Posts from outubro, 2008

Ler e Escrever

 

                        Para mim, a literatura não se trata apenas da arte de escrever, mas, sobretudo, da arte de ler. A obra literária somente se completa e se realiza com a leitura. Nem sempre, ou quase nunca, o autor é o melhor intérprete de sua obra. O leitor, não raro, descobre aspectos não percebidos ou pretendidos pelo autor, dando nova vida ao texto. Não quero, com isso, enveredar pela semiologia e seus conceitos, mas apenas ressaltar a significância do leitor ou do ledor, o quê, aliás, nada tem de original e já foi abordado por gente de muito maior envergadura.

 

                        Há muitos anos escrevia Sérgio Milliet que “o poeta não se comunica com o leitor, nem ninguém se comunica com ninguém desde que a mensagem ultrapasse os limites restritos das banalidades cotidianas. O poeta é apenas um comutador; ele provoca a passagem da corrente elétrica, mas as lâmpadas que se acendem são de cores e potências diferentes. A luz amarela acesa em mim nada tem a ver com a vermelha do vizinho”.

 

                        Assim também os versos sempre lembrados de Fernando Pessoa, segundo os quais, não bastasse o poeta fingir que é dor a dor que na verdade sente, aqueles que lêem os seus versos sentem uma outra dor, que nem eles, nem o poeta têm.

 

                        Tinha razão, pois, o escritor André Gide ao dizer: “Antes de explicar o meu livro aos outros, aguardo que os outros o expliquem a mim”.

 

                        É isso também o que aguardo de quem acessar este blog.

A aventura da leitura

 

                        Aparentemente, a leitura é uma atividade solitária, que exige recolhimento e reflexão.

                        Na realidade, porém, quem lê nunca está só, mas em permanente convivência com o autor, com os outros leitores, com outros livros, lidos e não lidos.

                        A leitura será sempre uma aventura, um fluxo de emoções e sentimentos, de experiências vividas ou imaginadas.

                        Embora haja inúmeros e excelentes livros sobre essa aventura da leitura, três me agradam especialmente: dois deles escritos por Alberto Manguel, “Uma História da Leitura” (que já tornou um clássico), e “No Bosque do Espelho” (que tem o subtítulo de “Ensaios sobre as palavras e o mundo”), ambos editados no Brasil pela Companhia das Letras.

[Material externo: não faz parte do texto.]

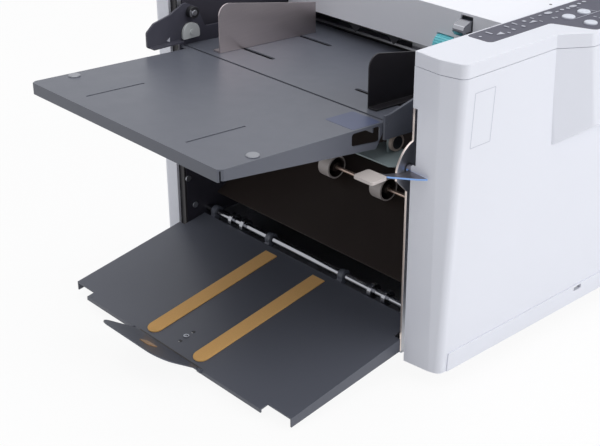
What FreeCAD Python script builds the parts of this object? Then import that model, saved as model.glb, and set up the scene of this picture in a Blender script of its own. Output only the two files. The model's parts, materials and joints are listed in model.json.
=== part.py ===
"""Desk paper folding machine: a friction feeder, a four-roller buckle folder and a delivery tray.

Lengths are millimetres. The model is built in machine axes: +X is the way the paper is fed in,
+Y points away from the operator's side, +Z is up. X zero is the feed end of the side covers,
Y zero is the middle of the paper path and Z zero is the lower edge of the side covers. At the
end every piece is moved so that the origin is the bottom centre of the whole machine's box.
"""
import FreeCAD, Part
import math
import os

V = FreeCAD.Vector
near = -1
far = 1
sides = (near, far)

# Fits shared by every piece
running_fit = 0.05
press_seat = 0.02
body_gap = 0.3
overrun = 5.0
sheet = 1.5

# Side covers
body_length = 430.0
cover_height = 309.5
cover_wall = 3.0
cover_gap_half = 175.3
near_facet_x_low = 3.1
near_facet_y_low_outset = 28.9
near_corner_x_low = 7.0
near_outer_low_outset = 39.9
near_facet_x_high = -2.6
near_facet_y_high_outset = 30.4
near_corner_x_high = 2.5
near_outer_high_outset = 55.1
near_facet_round = 16.0
near_corner_round = 8.0
near_back_round = 12.0
far_outer_low_outset = 25.7
far_outer_high_outset = 27.7
far_corner_round = 10.0
seam_height_drop = 13.5
seam_gap = 0.4
notch_low_drop = 106.5
notch_high_drop = 51.5
notch_depth = 5.7
notch_round = 3.0
notch_length = 24.0
plinth_height = 20.0
plinth_step = 1.2
plinth_corner_x = 8.0
screw_slot_x = 214.5
screw_slot_z = 16.0
screw_slot_length = 12.0
screw_slot_height = 5.0

# Console bulge on the near cover
console_start = 118.0
console_face_start = 150.6
console_face_end_from_rear = 68.0
console_end_from_rear = 38.0
console_outer_outset = 18.6
console_root_y_inset = 3.4
console_lean = 19.0
console_low_drop = 109.0
console_chamfer_height = 17.0
console_round = 9.0

# Control panel in the console
membrane_sheet = 0.8
membrane_x_low = 63.0
membrane_x_high_from_rear = 85.0
membrane_inner_y_outset = 1.7
membrane_strip_y_outset = 29.7
membrane_step_x = 146.0
membrane_wide_x = 160.0
membrane_outer_y_inset = 4.0
membrane_round = 5.0
key_radius = 6.2
key_hole_gap = 0.3
key_x = 172.8
key_y_inset = 40.0
key_pitch_x = 23.0
key_pitch_y = 24.5
key_proud = 1.6
key_travel = 1.0
key_stem_radius = 3.0
key_collar_radius = 7.6
key_collar_height = 1.4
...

Deste último destaco o trecho seguinte, da sua abertura:

“Ao juntar palavras com experiências e experiências com palavras, nós, leitores, esquadrinhamos histórias que ecoam uma experiência ou nos preparam para ela, ou, ainda, nos falam de experiências que jamais serão nossas (como bem sabemos), exceto na página candente. Da mesma forma, o que acreditamos que é um livro se remodela a cada leitura. Ao longo dos anos, minha experiência, meus gostos, meus preconceitos mudaram: à medida que os dias passam, minha memória continua repondo na estante, catalogando, descartando os volumes da minha biblioteca; minhas palavras e meu mundo – exceto por alguns marcos constantes – nunca são os mesmos. A famosa frase de Heráclito sobre o tempo aplica-se igualmente a minha leitura: “Nunca mergulhamos no mesmo livro duas vezes”.O que permanece invariável é o prazer da leitura, de segurar um livro em minhas mãos e experimentar subitamente aquele sentimento peculiar de admiração, reconhecimento, calafrio ou calor que, por nenhum motivo discernível, uma certa seqüencia de palavras evoca.”

                         O terceiro livro, cujo título é “Como falar dos livros que não lemos?”, foi escrito por Pierre Bayard e publicado no Brasil pela Editora Objetiva. Trata-se de uma deliciosa brincadeira (e as brincadeiras, como se sabe, são uma forma de travestir a realidade para apreendê-la), por meio da qual, fingindo fazer pilhéria ou escrever mais um dos abomináveis livros de auto-ajuda, o autor elabora um refinado ensaio sobre a cultura literária, formada tanto pelos livros lidos, quanto pelos não-lidos, mas que de algum modo se conhece e assimila.